▶ **WHAT YOU NEED TO DO**: Please quote exactly the opening lines of the data, from the first line to the one where "obj.matrix_world = world" appears.

>> begin DATASET EXTRACT

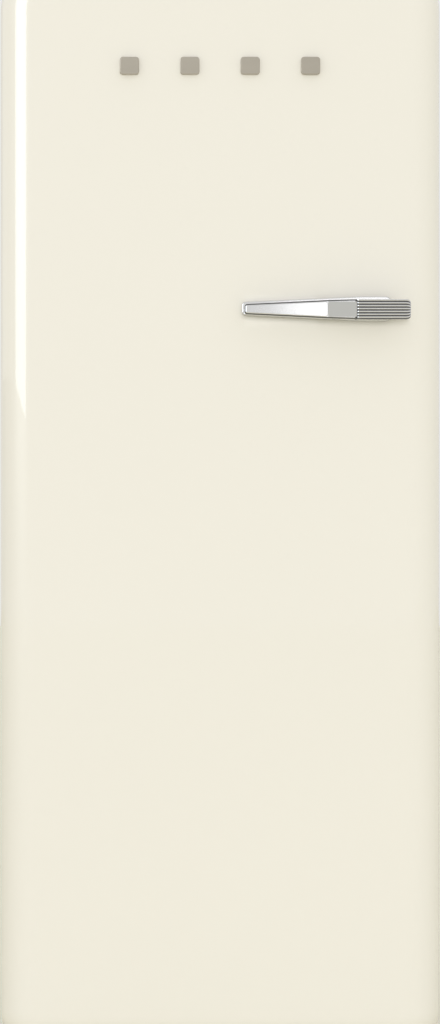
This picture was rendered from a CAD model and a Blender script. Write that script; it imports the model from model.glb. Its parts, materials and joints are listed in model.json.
import bmesh
import bpy
import json
import math
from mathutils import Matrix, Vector


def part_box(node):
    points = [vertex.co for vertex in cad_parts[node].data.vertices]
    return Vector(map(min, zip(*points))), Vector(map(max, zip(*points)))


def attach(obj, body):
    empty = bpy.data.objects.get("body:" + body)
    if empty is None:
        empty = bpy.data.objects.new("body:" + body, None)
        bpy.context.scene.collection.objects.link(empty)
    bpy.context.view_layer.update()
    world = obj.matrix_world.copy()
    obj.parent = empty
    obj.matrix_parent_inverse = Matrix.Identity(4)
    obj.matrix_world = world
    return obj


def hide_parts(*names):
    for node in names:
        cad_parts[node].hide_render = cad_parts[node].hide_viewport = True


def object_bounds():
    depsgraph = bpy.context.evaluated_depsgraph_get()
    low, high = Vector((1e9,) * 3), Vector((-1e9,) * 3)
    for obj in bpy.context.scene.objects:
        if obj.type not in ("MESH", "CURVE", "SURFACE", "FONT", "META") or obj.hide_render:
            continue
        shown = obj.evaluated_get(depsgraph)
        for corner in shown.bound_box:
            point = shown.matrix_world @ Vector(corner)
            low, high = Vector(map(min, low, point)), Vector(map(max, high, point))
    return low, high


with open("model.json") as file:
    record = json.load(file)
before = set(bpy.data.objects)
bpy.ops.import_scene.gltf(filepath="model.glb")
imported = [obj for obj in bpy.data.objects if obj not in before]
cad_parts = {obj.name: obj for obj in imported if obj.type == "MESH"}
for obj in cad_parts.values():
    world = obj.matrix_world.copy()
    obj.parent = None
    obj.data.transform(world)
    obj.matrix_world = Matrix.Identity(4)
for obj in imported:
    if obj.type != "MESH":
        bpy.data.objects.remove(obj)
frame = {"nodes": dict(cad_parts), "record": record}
CAD_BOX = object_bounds()
NODES = frame["nodes"]

# Driving sizes of the enamelled forms, in metres
CORNER_R = 0.085
DOOR_FOOT_R = 0.050
DOOR_EDGE_R = 0.045
CROWN = 0.010
SHEET = 0.0012
HEM = 0.011
HEM_R = 0.003
NOTCH_MARGIN = 0.007  # space round a hinge bracket and its pin
NOTCH_DEPTH = 0.017  # from the front of the pins to the front wall of a notch
OVERCUT = 0.010  # how far a cutter reaches past the form it cuts
POCKET_LAP = 0.00005  # a pocket wall stands this far proud of the cut edge of the skin
SEAT = 0.0003  # how far a piece on the crowned front sinks into it
SMALLEST_R = 0.004  # an inset outline keeps at least this corner radius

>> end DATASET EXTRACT

▶ **WRITTEN RESPONSE**:
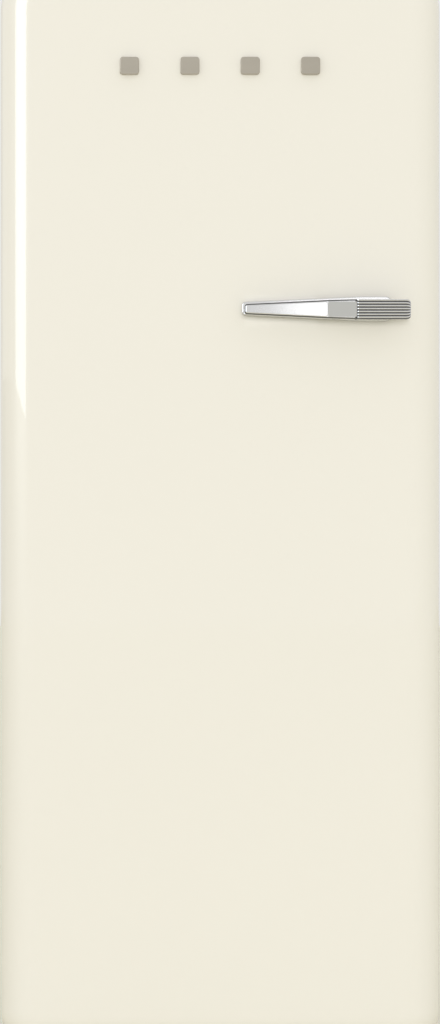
This picture was rendered from a CAD model and a Blender script. Write that script; it imports the model from model.glb. Its parts, materials and joints are listed in model.json.
import bmesh
import bpy
import json
import math
from mathutils import Matrix, Vector


def part_box(node):
    points = [vertex.co for vertex in cad_parts[node].data.vertices]
    return Vector(map(min, zip(*points))), Vector(map(max, zip(*points)))


def attach(obj, body):
    empty = bpy.data.objects.get("body:" + body)
    if empty is None:
        empty = bpy.data.objects.new("body:" + body, None)
        bpy.context.scene.collection.objects.link(empty)
    bpy.context.view_layer.update()
    world = obj.matrix_world.copy()
    obj.parent = empty
    obj.matrix_parent_inverse = Matrix.Identity(4)
    obj.matrix_world = world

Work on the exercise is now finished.